In her two dramatic features, Away From Her and Take This Waltz, young Canadian actor-director Sarah Polley showcased a mature sense of the complexities of love. In her exhilarating and brave new film, she turns a documentarian's lens on her own family to make a clear-eyed and compelling inquiry into her own origins, the unreliability of memory and the contestable nature of truth.
It's a gripping piece of work, at once formally audacious and disarmingly artless. More than once, Polley says (though not directly to us; she positions the audience as eavesdroppers on her process) that she is not sure why she is making the film and whether it will ever be seen.
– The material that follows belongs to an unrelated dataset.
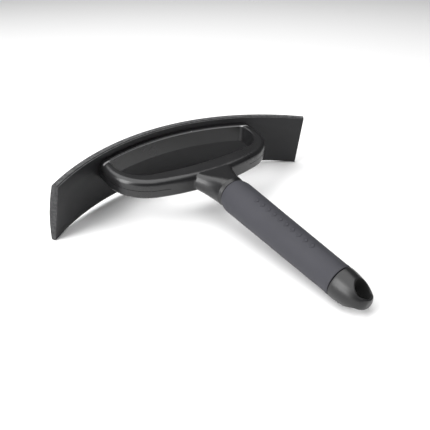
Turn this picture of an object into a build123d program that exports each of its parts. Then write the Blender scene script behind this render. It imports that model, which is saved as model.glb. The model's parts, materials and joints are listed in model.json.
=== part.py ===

But an offhand revelation in the final stanza as to the careful contrivance that has gone into the construction invites us to reconsider whether she herself has been an reliable witness. Perhaps the medium is the message and this is a film about a woman seizing control of a narrative in which she was always the most powerless figure.
Polley deftly shuffles the recollections of her siblings and half-siblings to tell what appears to be the story of her late mother, Diane, a vivacious and exuberant mother and actress who fell for a handsome Englishman she first saw on stage. That man, her father Mike, is a frequent interviewee and a narrator of sorts, reading a manuscript of uncertain authorship which gives the story its backbone.
Almost casually, the film uncovers a family secret that has been hidden in plain sight, but concern is less for the reveal than for the echoes it has had across the family through the years: new characters enter the frame, and wild geese get chased. To say more would spoil everything.